I have lamented that none of the popular advocates for limited government make a moral argument. Libertarians, Limbaugh, or even Ron Paul, focus on efficiency and effectiveness, or how the state causes waste or violence. These are all, I think, sufficient justifications for minimizing state power. But they’re not the most important.

By settling into a debate over the most efficient or effective form and balance of government, they concede a necessity of government. This is pragmatic. To fetishize un-governed anarchy removes one from participation in our political society. Anarchists are self-disenfranchised. So, I accept the efficiency arguments must be made, to move us to greater liberty. Or at least to resist encroaching tyranny.

But the essential question, the goal, is not to find the optimum level of oppression. The goal is to maximize human fulfillment. Both as individuals and as cooperative groups.

Any government depends on coercion. One who is coerced is not fulfilled. He is a slave. This is the first-order argument for limited government. Government is contradictory to human fulfillment, and unnecessary limits on human action are immoral.

Dr. Sanity explains:

Morality, though, must always be a matter of choice, not mandate.

One cannot hold a person responsible for actions that are coerced or forced from him.

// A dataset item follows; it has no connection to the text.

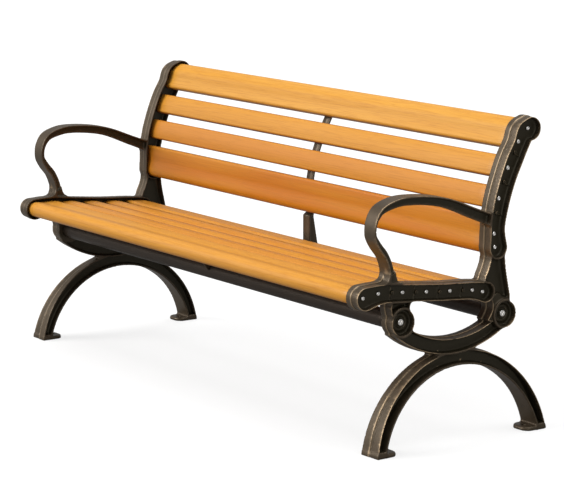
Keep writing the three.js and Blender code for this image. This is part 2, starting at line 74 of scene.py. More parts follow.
casting = {
    "voxel": 1.55,
    "quickVoxel": 2.4,
    "slatEnd": 750.0,        # the slats stop here, along X
    "inboard": 732.5,
    "depth": 42.5,           # inboard face to outboard rim
    "webLow": 18.0,          # the web lies between these depths
    "webHigh": 25.0,
    "rim": 4.2,
    "draft": 0.05,
    "edgeRound": 1.8,
    "footSpan": 508.0,
    "legWidth": 26.5,
    "archRise": 185.0,
    "archCrown": 37.0,
    "archSetback": 16.0,
    "saddleBand": 39.0,
    "saddleRadius": 277.0,
    "flare": 20.0,
    "flareHeight": 200.0,
    "bossRadius": 34.5,
    "bossRim": 4.0,
    "stretcherRadius": 22.0,
    "boltHole": 5.3,
    "footLength": 38.0,
    "footThickness": 10.0,
    "footCorner": 24.0,
    "footInset": 3.0,        # its outer edge lies this far inside the leg's
    "footEdge": 6.0,
    "anchorHole": 5.0,
    "anchorEdge": 1.5,
    "proud": 2.2,            # the inboard half of the outer faces stands this much further out
    "groove": 1.5,
    "stepAt": 20.5,          # the groove's depth from the inboard face, where nothing flares
    "stepSharp": 3.0,
    "grooveHalf": 1.4,
    "plainFade": 4.0,        # the step fades out over this distance beside the armrest
    "armWeb": (14.0, 27.0),  # the same two depths for the armrest's web and for the pads
    "padWeb": (8.0, 35.0),
    "bossWall": 1.5,
    "bandWall": 1.0,
    "armPocket": 6.0,
    "footPocket": 5.0,
    "webFillet": 5.0,
    "mouthFillet": 1.6,
    "pocketFillet": 3.0,
    "ribHalf": 1.1,
    "ribRise": 2.2,
    "pipRadius": 4.3,
    "pipRise": 6.2,
    "cupFillet": 3.0,
    "ringIn": (3.2, 13.8),   # the raised ring on a cup's floor: rise and radius, then fall and radius
    "ringOut": (2.8, 21.5),
    "ringSharp": 2.0,
    "highlightHalf": 1.2,         # the painted highlight line along the step
    "highlightShift": 1.9,
}

# radii of the fillets between the members
fillets = {"armrest": 26, "upright": 8, "spine": 10, "arch": 14, "boss": 7, "halves": 5, "foot": 7}
# the spine pocket's wavy top and the armrest pocket's bent foot, from the curved band's lowest point
waveTop = {"height": 122, "swing": 6, "middle": 122, "stretch": 7}
armFootLine = {"height": 205, "bend": 0.06, "middle": -180, "endsAt": 240, "beyond": -20}

slats = {
    "half": 12.0,
    "narrowWidth": 54.0,
    "crown": 2.5,
    "edge": 6.5,
    "endChamfer": 0.9,
    "rollLength": 34.0,
    "rollClearance": 9.0,    # rim and free space between a roll and the pocket
    "seatPitch": 69.7,
    "firstSeatGap": 78.7,
    "seatGap": 15.7,
    "backPitch": 74.5,
    "firstBackGap": 78.5,
    "backGap": 20.5,
    "longScrewPitch": 44.0,
    "shortScrewPitch": 32.0,
}

bossLow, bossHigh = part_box("front_stretcher")
saddleY = (bossLow.y + bossHigh.y) / 2 / mm - frontBoss[0]
saddleZ = (bossLow.z + bossHigh.z) / 2 / mm - frontBoss[1]
archY = saddleY + casting["archSetback"]
curveSteps = 360         # pieces that each curve is divided into


# Centripetal spline through stations: cubic pieces with tangents from the uneven knots.
def stationCurve(stations):
    pts = np.array(stations, float) + np.array([saddleY, saddleZ, 0.0])
    ext = np.vstack([2 * pts[0] - pts[1], pts, 2 * pts[-1] - pts[-2]])
    u = np.linspace(0, 1, curveSteps + 1) * (len(pts) - 1)
    i = np.minimum(u.astype(int), len(pts) - 2)
    w = (u - i)[:, None]
    p0, p1, p2, p3 = ext[i], ext[i + 1], ext[i + 2], ext[i + 3]
    d0, d1, d2 = (np.maximum(((b - a) ** 2).sum(1), 1e-8)[:, None] ** 0.25
                  for a, b in ((p0, p1), (p1, p2), (p2, p3)))
    t1 = ((p1 - p0) / d0 - (p2 - p0) / (d0 + d1) + (p2 - p1) / d1) * d1
    t2 = ((p2 - p1) / d1 - (p3 - p1) / (d1 + d2) + (p3 - p2) / d2) * d1
    c2 = -3 * p1 + 3 * p2 - 2 * t1 - t2
    c3 = 2 * p1 - 2 * p2 + t1 + t2
    return p1 + t1 * w + c2 * w ** 2 + c3 * w ** 3


# Distance run along a curve at each of its points.
def runOf(curve):
    return np.r_[0, np.cumsum(np.hypot(*np.diff(curve[:, :2], axis=0).T))]


# A curve read at given distances: place, half width and unit tangent.
def readCurve(curve, s):
    run = runOf(curve)
    grad = np.gradient(curve[:, :2], run, axis=0)
    s = np.atleast_1d(np.asarray(s, float))
    at = np.stack([np.interp(s, run, curve[:, k]) for k in range(3)], 1)
    tan = np.stack([np.interp(s, run, grad[:, k]) for k in range(2)], 1)
    return at, tan / np.hypot(*tan.T)[:, None]


seatCurve = stationCurve(seatStations)
backCurve = stationCurve(backStations)
armCurve = stationCurve(armStations)
seatRun = runOf(seatCurve)[-1]
backRun = runOf(backCurve)[-1]
seatGaps = slats["firstSeatGap"] + slats["seatPitch"] * np.arange(4)
backGaps = slats["firstBackGap"] + slats["backPitch"] * np.arange(3)
seatMiddles = (seatGaps[:-1] + seatGaps[1:]) / 2
backMiddles = (backGaps[:-1] + backGaps[1:]) / 2
frontEdge = seatGaps[0] - slats["seatGap"] / 2      # plain edges of the four wide slats
rearEdge = seatGaps[-1] + slats["seatGap"] / 2
bottomEdge = backGaps[0] - slats["backGap"] / 2
topEdge = backGaps[-1] + slats["backGap"] / 2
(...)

Morality can only exist when freedom of action exists; and thus moral actions in any field of human endeavor require freedom.

Conduct may only be thought of as moral or immoral when it is freely chosen by the individual. It is only then that the moral significance of the action can be assessed. It is only when we are free to act that we can exercise moral judgment.

Which brings us to a capitalist political/economic system. Only in a free economic system within a free political system is it even possible to be moral, since benevolence toward others, compassion, charity, and generosity cannot exist without freedom. Benevolence, generosity, charity, and compassion that are mandated by the state, or by a religion (on pain of death or other consequence); or by any regulations on behavior; or by force--are meaningless insofar as individual morality is concerned.

As government grows, the governed become smaller. We are deprived of our essential humanity as moral agents. The morally superior system is an absence of government: anarchy.

That concept is frightening, for many reasons. And I do not mean to propose an immediate dissolution of coercive authorities. People need generations to mature into greater trust and responsibility. Today, pragmatically, limits are necessary.

Those limits are subject to adjustment. The most effective line between human potential and human imperfection is always subject to review. Yet, our aim is not merely to make the best border. We must never forget our ultimate goal is a world without such borders, where each is person is a free moral agent. This is the philosophy of liberty.